Why does Interlocked.Increment give an incorrect result in a Parallel.ForEach loop?
Asked Answered
B

1

10

I have a migration job and I need to validate the target data when done. To notify the admin of the success/failure of validations, I use a counter to compare the number of rows from table Foo in Database1 to the number of rows from table Foo in Database2.

Each row from Database2 is validated against the corresponding row in Database1. To speed up the process, I use a Parallel.ForEach loop.

My initial problem was that the count was always different from what I expected. I later found that the += and -= operations are not thread-safe (not atomic). To correct the problem, I updated the code to use Interlocked.Increment on the counter variable. This code prints a count that is closer to the actual count, but still, it seems to be different on each execution and it doesn't give the result I expect :

Private countObjects As Integer

Private Sub MyMainFunction()
    Dim objects As List(Of MyObject)

    'Query with Dapper, unrelevant to the problem.
    Using connection As New System.Data.SqlClient.SqlConnection("aConnectionString")
        objects = connection.Query("SELECT * FROM Foo") 'Returns around 81000 rows.
    End Using

    Parallel.ForEach(objects, Sub(u) MyParallelFunction(u))

    Console.WriteLine(String.Format("Count : {0}", countObjects)) 'Prints "Count : 80035" or another incorrect count, which seems to differ on each execution of MyMainFunction.
End Sub

Private Sub MyParallelFunction(obj As MyObject)
    Interlocked.Increment(countObjects) 'Breakpoint Hit Count is at around 81300 or another incorrect number when done.

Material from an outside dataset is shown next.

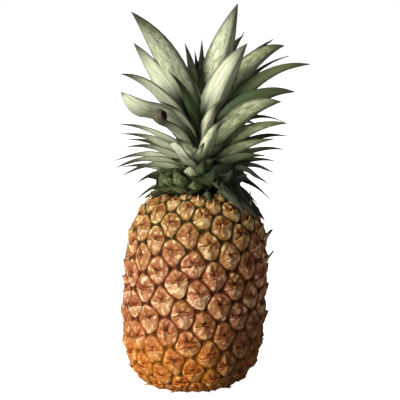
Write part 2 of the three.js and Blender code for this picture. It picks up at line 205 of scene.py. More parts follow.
def bell(away, width):
    """1 at no distance away, a third at one width and almost 0 at two."""
    return np.exp(-((away / width) ** 2))


def groove_distance(x, y):
    """How far a point is from the eye's nearest groove."""
    total = 0
    for (ax, ay), (bx, by) in zip(eye_corners, eye_corners[1:] + eye_corners[:1]):
        length = math.hypot(bx - ax, by - ay)
        inward = ((bx - ax) * (y - ay) - (by - ay) * (x - ax)) / length
        total = total + np.exp(-inward / CORNER_ROUNDING)
    return -CORNER_ROUNDING * np.log(total)


def corner_shade(x, y):
    """1 where three eyes meet and 0 a few millimetres away, for the painted shade in those corners."""
    return bell(np.min([np.hypot(x - cx, y - cy) for cx, cy in eye_corners], axis=0), CORNER_SHADE)


def scale_edge(x, number):
    """Where the free edge of the dry scale crosses the eye: tilted and bowed a little differently in each."""
    tilt = SCALE_EDGE["tilt"] + spread(number, 15, 0.13)
    bow = SCALE_EDGE["bow"] + spread(number, 16, 0.2)
    return SCALE_EDGE["up"] + spread(number, 9, 0.9) + tilt * x + bow * (np.abs(x) - 4)


print("from the middle of an eye to its groove:", round(float(groove_distance(0.0, 0.0)), 1), "mm")

# %% Creases and pit
CREASES = (16, 60, 120, 164)  # the directions from the pit of the creases between the sepals, in degrees
CREASE_STRAY = 14  # degrees to either side
CREASE_REACH = 9.5
CREASE_WIDTH = 1.1
PIT = {"depth": 1.6, "width": 1.4, "up": 1.0}  # above the middle of the eye
RING = {"radius": 5.2, "width": 0.9}  # round the pit the sepals' papery tips stand in a ring


def eye_creases(x, y, number, width=CREASE_WIDTH):
    """0 on the sepals and 1 in the creases between them, round the pit and above the scale's edge."""
    up = y - PIT["up"]
    reach = np.hypot(x, up)
    deepest = 0
    for k, degrees in enumerate(CREASES):
        ray = np.radians(degrees + spread(number, 70 + k, CREASE_STRAY))
        beside = np.abs(x * np.sin(ray) - up * np.cos(ray))
        ahead = x * np.cos(ray) + up * np.sin(ray) > 0
        crease = bell(beside, width) * ahead * np.exp(-((reach / CREASE_REACH) ** 4))
        deepest = np.maximum(deepest, crease * (0.3 + 0.7 * chance(number, 75 + k)))
    ring_radius = RING["radius"] + spread(number, 80, 1.0) + 0.8 * np.sin(3 * np.arctan2(up, x) + number)
    ring = bell(reach - ring_radius, width * RING["width"]) * (0.1 + 0.5 * chance(number, 81))
    above_edge = y - scale_edge(x, number)
    deepest = np.maximum(deepest, ring * (above_edge > 0))
    band = bell(above_edge, width + 0.2) * (np.abs(x) < CREASE_REACH)
    return np.maximum(deepest, (0.2 + 0.5 * chance(number, 82)) * band)


def eye_pit(x, y):
    return np.exp(-(x**2 + (y - PIT["up"]) ** 2) / PIT["width"] ** 2)


print("the middle of eye 0 is pit by", round(float(eye_pit(0.0, 0.0)), 2), "of 1")

# %% Wrinkles, and grooves that stray
WRINKLES = ((4.0, 1.3), (1.9, 0.6))  # size and height
STRAY = {"size": 9, "by": 1.9}
noise.seed_set(5)  # otherwise the shifts below would differ at each run


def noise_at(*axes):
    """Smooth noise from -1 to 1 at each of the places whose coordinates are given."""
    return np.array([noise.noise(Vector(place)) for place in zip(*axes)])


def wrinkles(x, y, number):
    """Lumps and folds that are different in every eye, in millimetres."""
    return sum(height * noise_at(x / size, y / size, number * 3.7) for size, height in WRINKLES)


def strayed(turn, climb):
    """Moves places on the skin a millimetre or so aside, so that no groove runs quite true."""
    places = on_skin(turn, climb, 0)
    shifts = np.array([noise.noise_vector(Vector(place) / STRAY["size"]) for place in places])
    return turn + shifts[:, 0] * STRAY["by"] / GIRTH_RADIUS, climb + shifts[:, 1] * STRAY["by"] / GIRTH_RADIUS


print("noise at two places:", noise_at((0.3, 0.7), (0.1, 0.1), (0.5, 0.5)).round(2))

# %% The height of an eye
WALL_WIDTH = 0.8
DOME = 0.65  # share of an eye's relief that rises to its middle, beside the wall round it
DOME_REACH = 8.5
CREASE_DEPTH = 1.5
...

    'Continues executing unrelated code using obj...
End Sub

After some experiments with other ways of making the increment thread-safe, I found that wrapping the increment in a SyncLock on a dummy reference object gives the expected result :

Private countObjects As Integer
Private locker As SomeType

Private Sub MyMainFunction()
    locker = New SomeType()
    Dim objects As List(Of MyObject)

    'Query with Dapper, unrelevant to the problem.
    Using connection As New System.Data.SqlClient.SqlConnection("aConnectionString")
        objects = connection.Query("SELECT * FROM Foo") 'Returns around 81000 rows.
    End Using

    Parallel.ForEach(objects, Sub(u) MyParallelFunction(u))

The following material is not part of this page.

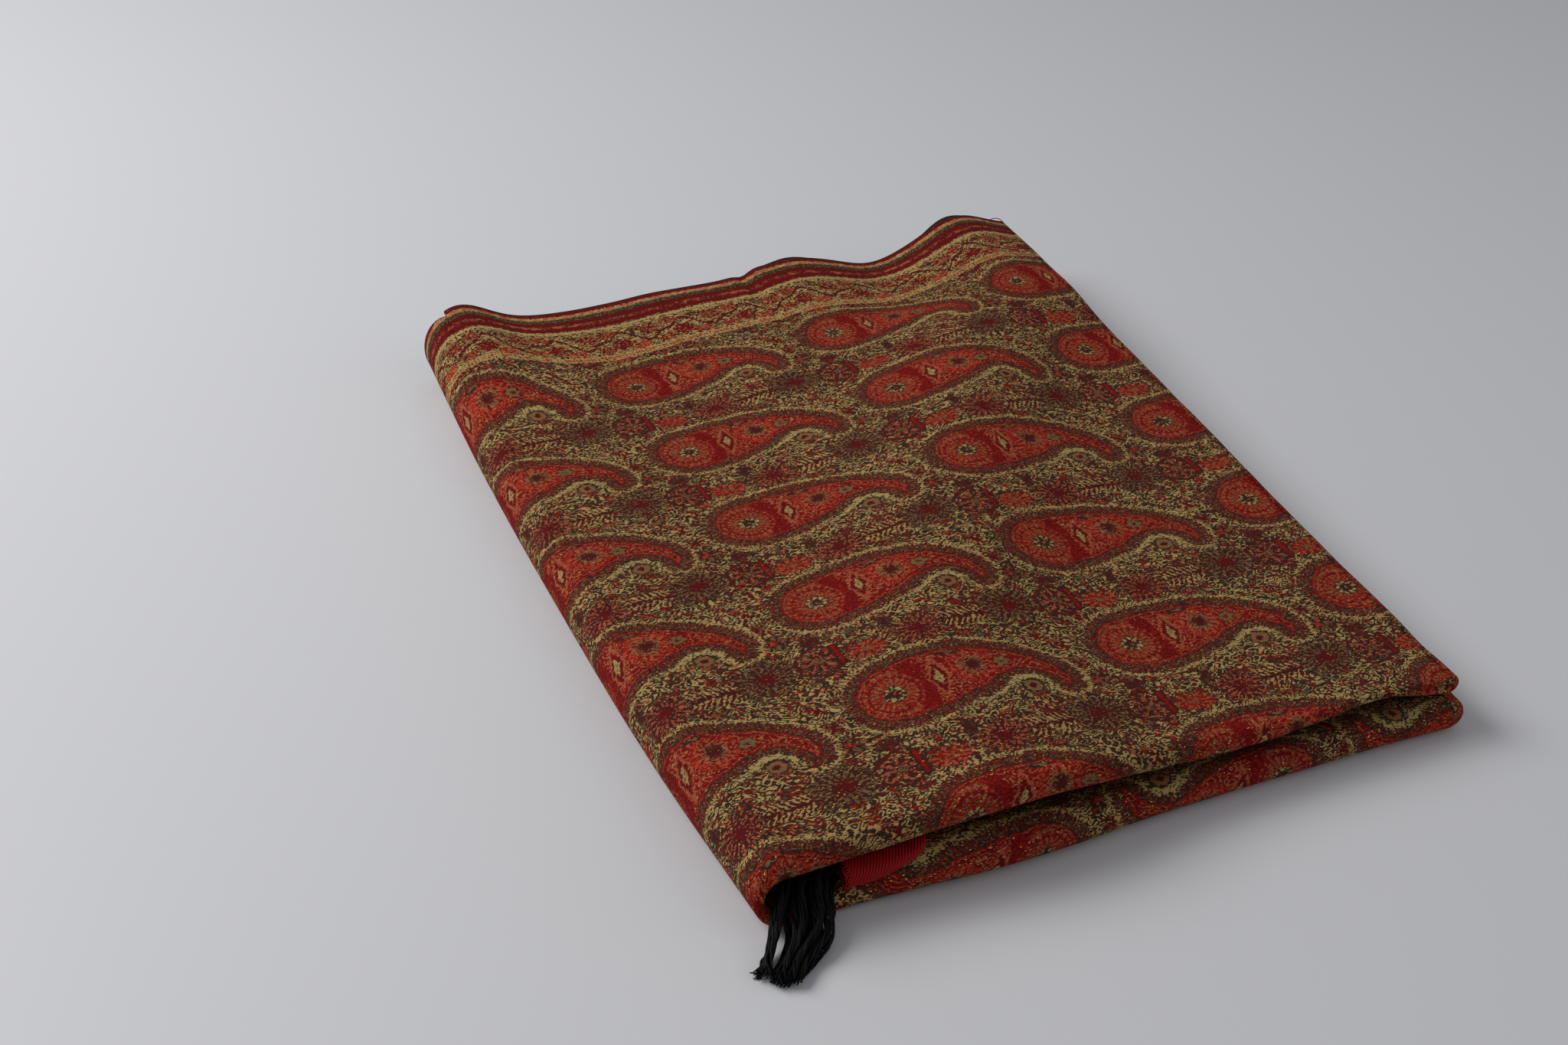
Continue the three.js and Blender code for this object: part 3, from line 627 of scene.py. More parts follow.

    Console.WriteLine(String.Format("Count : {0}", countObjects)) 'Prints "Count : 81000".
End Sub

Private Sub MyParallelFunction(obj As MyObject)
    SyncLock locker
        countObjects += 1 'Breakpoint Hit Count is 81000 when done.
    End SyncLock

    'Continues executing unrelated code using obj...
End Sub

Why doesn't the first code snippet work as expected? The most confusing thing is the Breakpoint Hit Count giving unexpected results.

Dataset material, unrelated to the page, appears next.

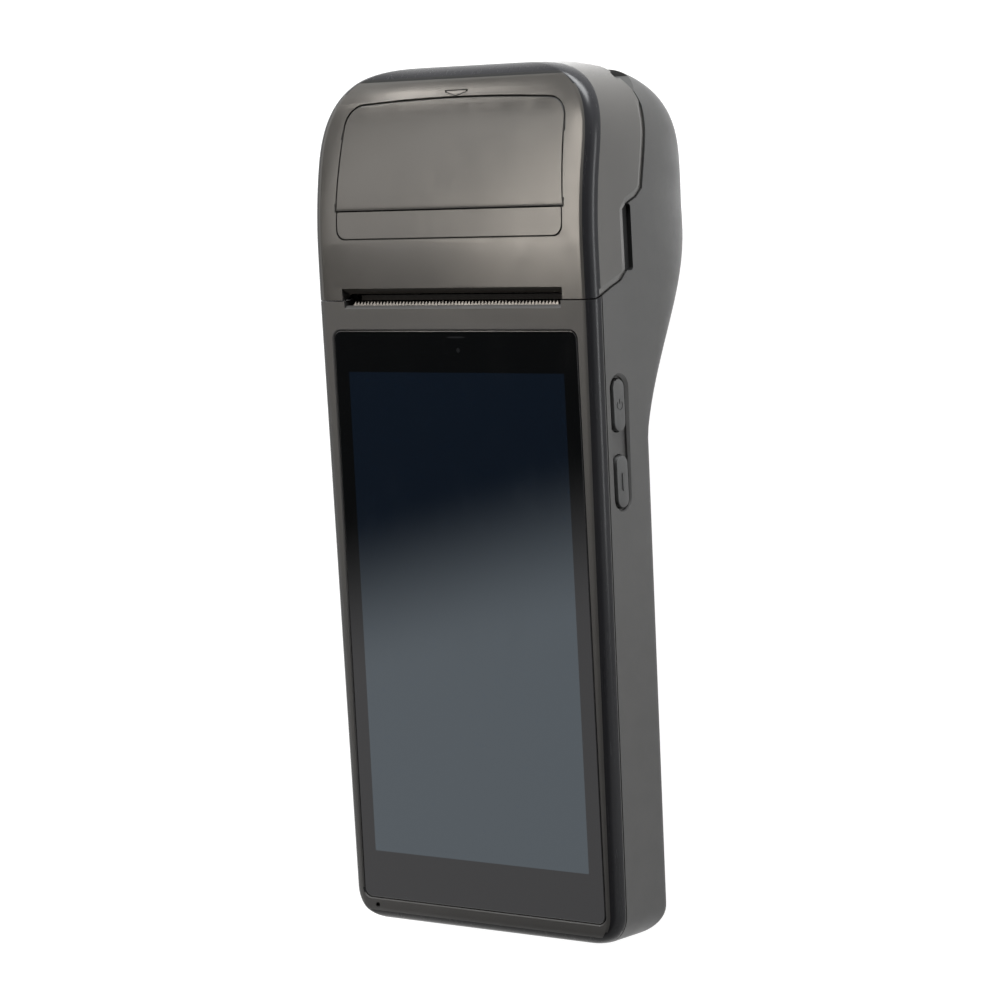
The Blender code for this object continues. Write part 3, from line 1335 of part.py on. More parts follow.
def lid_inner_frame():
    """A cross plate under the lid's face, with an ear at each end for the platen's shaft."""
    low = TEAR_Y + INNER_FRAME_START
    high = low + INNER_FRAME_LENGTH
    front = -INNER_FRAME_DEPTH
    back = front - INNER_FRAME_THICKNESS
    outer = EAR_INNER_X + EAR_THICKNESS
    plate = block(-outer, outer, low, high, back, front)
    ear = [
        (PLATEN_Y - EAR_MARGIN, PLATEN_Z - EAR_MARGIN),
        (PLATEN_Y + EAR_MARGIN, PLATEN_Z - EAR_MARGIN),
        (low + EAR_MARGIN, back),
        (high, back),
        (high, front),
        (low, front),
        (PLATEN_Y + EAR_MARGIN, -WALL - 2 * GAP),
        (PLATEN_Y - EAR_MARGIN, -WALL - 2 * GAP),
    ]
    ears = both_sides(sweep(ear, "X", EAR_INNER_X, outer))
    shaft_room = circle((PLATEN_Y, PLATEN_Z), SHAFT_RADIUS + RUNNING_GAP, SMALL_ROUND_STEPS)
    reach = outer + OVERRUN
    outlines = [circle(place, SMALL_SCREW_RADIUS + GAP, SMALL_ROUND_STEPS) for place in lid_screw_places()]
    holes = joined([sweep(outline, "Z", back - OVERRUN, front + OVERRUN) for outline in outlines])
    return cut(fused(plate, ears), sweep(shaft_room, "X", -reach, reach), holes)


def lid_screws():
    low = -INNER_FRAME_DEPTH - INNER_FRAME_THICKNESS - GAP - SMALL_HEAD_HEIGHT
    high = -INNER_FRAME_DEPTH + LID_SCREW_LENGTH - GAP
    sizes = (SMALL_SCREW_RADIUS, SMALL_HEAD_RADIUS, SMALL_HEAD_HEIGHT)
    return [screw(place, low, high, *sizes) for place in lid_screw_places()]


# Print head, printer frame, motor and paper bay
def head_face_y():
    return PLATEN_Y - PLATEN_RADIUS - GAP


def print_head():
    face = head_face_y()
    top = -HEAD_TOP_DEPTH
    return block(-PAPER_HALF_WIDTH, PAPER_HALF_WIDTH, face - HEAD_THICKNESS, face, top - HEAD_HEIGHT, top)


def heat_sink():
    face = head_face_y() - HEAD_THICKNESS - GAP
    top = -HEAD_TOP_DEPTH
    side = PAPER_HALF_WIDTH
    return block(-side, side, face - HEAT_SINK_THICKNESS, face, top - HEAT_SINK_HEIGHT, top)


def cross_plate_y():
    return TEAR_Y - CROSS_PLATE_FROM_TEAR


def head_springs():
    """Springs that press the print head on the platen."""
    start = cross_plate_y() + CROSS_PLATE_THICKNESS + GAP + HEAD_SPRING_WIRE
    end = head_face_y() - HEAD_THICKNESS - GAP - HEAT_SINK_THICKNESS - GAP - HEAD_SPRING_WIRE
    middle = -HEAD_TOP_DEPTH - HEAD_HEIGHT / 2
    springs = []
    for x in (-HEAD_SPRING_X, HEAD_SPRING_X):
        place, size = (x, middle), (HEAD_SPRING_RADIUS, HEAD_SPRING_WIRE, HEAD_SPRING_TURNS)
        springs.append(coil(place, "Y", start, end, *size))
    return springs


def notch_cut():
    """The open seat of a platen bush, which lets it leave as the lid swings up."""
    centre = (PLATEN_Y, PLATEN_Z)
    radius = BUSH_RADIUS + NOTCH_CLEARANCE
    angle = exit_direction()
    far = 2 * PLATEN_DEPTH
    seat = arc(centre, radius, angle + RIGHT_ANGLE, angle + RIGHT_ANGLE + STRAIGHT_ANGLE, ROUND_STEPS // 2)
    left = along_angle(seat[0], angle, far)
    widening = NOTCH_WIDENING * far / PLATEN_DEPTH
    right = along_angle(along_angle(seat[-1], angle, far), angle - RIGHT_ANGLE, widening)
    return seat + [right, left]


def printer_frame():
    """Two side plates and a cross plate, with bush seats, motor hole and idler post."""
    top = -PLATE_TOP_DEPTH
    back_y = cross_plate_y()
    motor = motor_centre()
    idler = idler_centre()
    outline = [
        (back_y - CROSS_PLATE_THICKNESS, top),
        (back_y - CROSS_PLATE_THICKNESS, motor[1] + MOTOR_RADIUS),
        (motor[0] - MOTOR_RADIUS, motor[1] + MOTOR_RADIUS / 2),
        (motor[0] - MOTOR_RADIUS, motor[1] - MOTOR_RADIUS / 2),
        (motor[0] - MOTOR_RADIUS / 2, motor[1] - MOTOR_RADIUS),
        (motor[0] + MOTOR_RADIUS / 2, motor[1] - MOTOR_RADIUS),
        (idler[0] + 3 * IDLER_POST_RADIUS, idler[1] - 2 * IDLER_POST_RADIUS),
        (PLATEN_Y + BUSH_RADIUS + EAR_MARGIN, PLATEN_Z - BUSH_RADIUS - EAR_MARGIN),
        (PLATEN_Y + BUSH_RADIUS + EAR_MARGIN, PLATEN_Z - BUSH_RADIUS),
        (PLATEN_Y + BUSH_RADIUS + EAR_MARGIN / 2, top),
    ]
    outer = PLATE_INNER_X + PLATE_THICKNESS
    plates = both_sides(sweep(outline, "X", PLATE_INNER_X, outer))
    cross = block(
        -PLATE_INNER_X - GAP, PLATE_INNER_X + GAP, back_y, back_y + CROSS_PLATE_THICKNESS,
        top - CROSS_PLATE_HEIGHT, top,
    )
    post_outline = circle(idler, IDLER_POST_RADIUS, SMALL_ROUND_STEPS)
    post = sweep(post_outline, "X", outer - GAP, GEAR_INNER_X + GEAR_WIDTH + GAP)
    notches = both_sides(sweep(notch_cut(), "X", PLATE_INNER_X - GAP, outer + GAP))
    shaft_outline = circle(motor, MOTOR_SHAFT_RADIUS + RUNNING_GAP, SMALL_ROUND_STEPS)
    shaft_hole = sweep(shaft_outline, "X", PLATE_INNER_X - GAP, outer + GAP)
    return fused(cut(fused(plates, cross), notches, shaft_hole), post)


def feed_motor():
    centre = motor_centre()
    right = PLATE_INNER_X - GAP
    can = sweep(circle(centre, MOTOR_RADIUS), "X", right - MOTOR_LENGTH, right)
    shaft_outline = circle(centre, MOTOR_SHAFT_RADIUS + RUNNING_GAP, SMALL_ROUND_STEPS)
    return cut(can, sweep(shaft_outline, "X", right - MOTOR_SHAFT_SEAT - GAP, right + OVERRUN))


def bay_outline(radius, rim):
    """Half-round trough with upright sides, as an outline (y, z)."""
    trough = arc((BAY_Y, BAY_Z), radius, STRAIGHT_ANGLE, FULL_ANGLE, ROUND_STEPS)
    return trough + [(BAY_Y + radius, rim), (BAY_Y - radius, rim)]


def latch_stud_centre():
    return (BAY_Y - LATCH_STUD_FROM_ROLL, -LATCH_STUD_DEPTH)


def paper_bay():
    """The trough for the paper roll, with a latch stud on each end wall."""
    trough = sweep(bay_outline(BAY_OUTER_RADIUS, -BAY_RIM_DEPTH), "X", -BAY_HALF_WIDTH, BAY_HALF_WIDTH)
    inner = BAY_HALF_WIDTH - BAY_WALL
    room = sweep(bay_outline(ROLL_RADIUS, OVERRUN), "X", -inner, inner)
    y, z = latch_stud_centre()
    ends = (y - LATCH_LUG_HALF_WIDTH, y + LATCH_LUG_HALF_WIDTH)
    lug = block(inner, BAY_HALF_WIDTH, *ends, -BAY_RIM_DEPTH - GAP, -BAY_RIM_DEPTH + LATCH_LUG_RISE)
    stud_outline = circle((y, z), LATCH_STUD_RADIUS, SMALL_ROUND_STEPS)
    stud = sweep(stud_outline, "X", inner + GAP, BAY_HALF_WIDTH + LATCH_STUD_LENGTH)
    return fused(cut(trough, room), both_sides(fused(lug, stud)))


def paper_sensor():
    right = BAY_Y - BAY_OUTER_RADIUS - GAP
    top = -BAY_RIM_DEPTH - GAP
    side = SENSOR_HALF_WIDTH
    return block(-side, side, right - SENSOR_THICKNESS, right, top - SENSOR_HEIGHT, top)


# Resting on a table
def lay_on_back(root, heel_end):
    """Tilts the terminal so that its heel and its rounded back both touch the table."""
    bpy.context.view_layer.update()
    points = [vertex.co for vertex in bpy.data.objects["rear_shell"].data.vertices]
    heel = [(point.y, point.z) for point in points if point.y < heel_end]
    bulge = [(point.y, point.z) for point in points if point.y >= heel_end]
    low, high = 0.0, RIGHT_ANGLE / 2
    for _ in range(TILT_STEPS):
        tilt = math.radians((low + high) / 2)
        heights = [min(y * math.sin(tilt) + z * math.cos(tilt) for y, z in group) for group in (heel, bulge)]
        if heights[0] > heights[1]:
            low = (low + high) / 2
        else:
            high = (low + high) / 2
    root.rotation_euler = (math.radians(low), 0.0, 0.0)
    bpy.context.view_layer.update()
    corners = []
    for part in bpy.data.objects:
        if part.type == "MESH":
            corners += [part.matrix_world @ vertex.co for vertex in part.data.vertices]
    across = [point.x for point in corners]
    along = [point.y for point in corners]
    low_z = min(point.z for point in corners)
    root.location = (-(min(across) + max(across)) / 2, -(min(along) + max(along)) / 2, -low_z)


def build():
    for thing in list(bpy.data.objects):
        bpy.data.objects.remove(thing)
    root = made_pivot("terminal", (0.0, 0.0, 0.0), None)
    add_part("rear_shell", rear_shell(), "case_plastic", root)
    add_part("front_frame", front_frame(), "case_plastic", root)
    add_part("touch_glass", touch_glass(), "cover_glass", root)
    add_part("lcd_panel", lcd_panel(), "display", root)
    add_part("light_sensor", light_sensor(), "inner_plastic", root)
    add_part("tear_bar", tear_bar(), "steel", root)
    add_part("chassis", chassis(), "inner_plastic", root)
    add_part("main_board", main_board(), "circuit_board", root)
    add_copies("shield_can", shield_cans(), "steel", root)
    add_part("battery_pack", battery_pack(), "battery_wrap", root)
    add_part("battery_cover", battery_cover(), "case_plastic", root)
    add_copies("cover_screw", cover_screws(), "steel", root)
    add_copies("case_screw", case_screws(), "steel", root)
    add_part("speaker", speaker(), "inner_plastic", root)
    add_part("charging_port", charging_port(), "steel", root)
    add_part("key_board", key_board(), "circuit_board", root)
    lower, upper = key_middles()
    add_part("function_switch", tact_switch(lower), "steel", root)
    add_part("power_switch", tact_switch(upper), "steel", root)
    add_part("printer_frame", printer_frame(), "steel", root)
    add_part("print_head", print_head(), "ceramic", root)
    add_part("heat_sink", heat_sink(), "aluminium", root)
    add_copies("head_spring", head_springs(), "steel", root)
    add_part("feed_motor", feed_motor(), "steel", root)
    add_part("paper_bay", paper_bay(), "inner_plastic", root)
    add_part("paper_sensor", paper_sensor(), "inner_plastic", root)
    add_part("lid_hinge_pin", hinge_pin(), "steel", root)

    lid_place = (0.0, HINGE_Y, HINGE_Z)
    lid_axis = made_pivot("lid_axis", lid_place, root)
    for name, mesh, material in (
        ("printer_lid", printer_lid(), "lid_plastic"),
        ("lid_inner_frame", lid_inner_frame(), "inner_plastic"),
        ("lever_pin", lever_pin(), "steel"),
        ("lever_spring", lever_spring(), "steel"),
    ):
        add_part(name, mesh, material, lid_axis, lid_place)
    add_copies("lid_screw", lid_screws(), "steel", lid_axis, lid_place)
    add_copies("platen_bush", platen_bushes(), "gear_plastic", lid_axis, lid_place)

    lever_place = (0.0, LEVER_AXIS_Y, lever_axis_z())
    lever_axis = made_pivot("lever_axis", lever_place, lid_axis, lid_place)
    add_part("release_lever", release_lever(), "lid_plastic", lever_axis, lever_place)

    platen_place = (0.0, PLATEN_Y, PLATEN_Z)
    platen_axis = made_pivot("platen_axis", platen_place, lid_axis, lid_place)
    add_part("platen_roller", platen_roller(), "rubber", platen_axis, platen_place)
    add_part("platen_shaft", platen_shaft(), "steel", platen_axis, platen_place)
    add_part("platen_gear", platen_gear(), "gear_plastic", platen_axis, platen_place)

    for name, mesh, material, place in (
        ("idler_gear", idler_gear(), "gear_plastic", (0.0, *idler_centre())),
        ("motor_pinion", motor_pinion(), "gear_plastic", (0.0, *motor_centre())),
        ("function_key", side_key(lower, True), "key_plastic", (key_wall_x(), *lower)),
        ("power_key", side_key(upper, False), "key_plastic", (key_wall_x(), *upper)),
    ):
        add_part(name, mesh, material, made_pivot(name + "_axis", place, root), place)

    lay_on_back(root, BULGE_START_Y)


build()
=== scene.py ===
"""Handheld payment terminal: shells, glass, keys, finishes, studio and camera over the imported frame.

Shapes are drawn in the terminal's own axes, X to the right of the screen, Y from the screen's
centre towards the printer, Z out of the screen, and each mesh is then placed in the row's frame.
"""

import math

import bmesh
import bpy
import numpy as np
from bpy.props import FloatProperty, FloatVectorProperty, IntProperty, PointerProperty
from mathutils import Matrix, Vector


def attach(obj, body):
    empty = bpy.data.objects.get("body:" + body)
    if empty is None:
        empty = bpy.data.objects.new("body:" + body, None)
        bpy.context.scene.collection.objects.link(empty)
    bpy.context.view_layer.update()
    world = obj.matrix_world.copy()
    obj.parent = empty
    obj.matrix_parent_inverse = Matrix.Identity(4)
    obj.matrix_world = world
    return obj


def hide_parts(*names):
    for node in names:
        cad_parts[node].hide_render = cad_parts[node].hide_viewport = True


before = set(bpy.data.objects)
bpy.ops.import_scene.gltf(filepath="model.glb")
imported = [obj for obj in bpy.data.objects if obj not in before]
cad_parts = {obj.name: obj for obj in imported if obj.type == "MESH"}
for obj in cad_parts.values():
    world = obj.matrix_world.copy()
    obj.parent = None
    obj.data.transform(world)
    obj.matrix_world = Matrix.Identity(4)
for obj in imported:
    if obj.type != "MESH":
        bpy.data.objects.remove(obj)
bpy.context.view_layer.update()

bl_info = {
    "name": "Handheld Payment Terminal",
    "version": (1, 0, 0),
    "blender": (4, 5, 0),
    "location": "View3D > Sidebar > Terminal",
    "description": "Shells, glass, keys, printer lid, finishes and studio of a handheld payment terminal",
    "category": "Object",
}

MM = 0.001
RIGHT_ANGLE = 90.0
STRAIGHT_ANGLE = 180.0
OVERRUN = 6.0 * MM
GAP = 0.3 * MM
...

Is my understanding of Interlocked.Increment or of atomic operations flawed? I would prefer not to use SyncLock on a dummy object, and I hope there's a way to do it cleanly.

Update:

  • I run the example in Debug mode on Any CPU.
  • I use ThreadPool.SetMaxThreads(60, 60) upper in the stack, because I'm querying an Access database at some point. Could this cause a problem?
  • Could the call to Increment mess with the Parallel.ForEach loop, forcing it to exit before all tasks are done?

Update 2 (Methodology):

  • My tests are executed with code as close as possible to what is displayed here, with the exception of object types and query string.
  • The query always give the same number of results, and I always verify objects.Count on a breakpoint before continuing to Parallel.ForEach.
  • The only code that changes in between the executions is Interlocked.Increment replaced by SyncLock locker and countObjects += 1.

Update 3

I created a SSCCE by copying my code in a new console app and replacing external classes and code.

This is the Main method of the console app:

Sub Main()
    Dim oClass1 As New Class1
    oClass1.MyMainFunction()
End Sub

This is the definition of Class1:

Imports System.Threading

Public Class Class1

    Public Class Dummy
        Public Sub New()
        End Sub
    End Class

    Public Class MyObject
        Public Property Id As Integer

        Public Sub New(p_Id As Integer)
            Id = p_Id
        End Sub
    End Class

    Public Property countObjects As Integer
    Private locker As Dummy

    Public Sub MyMainFunction()
        locker = New Dummy()
        Dim objects As New List(Of MyObject)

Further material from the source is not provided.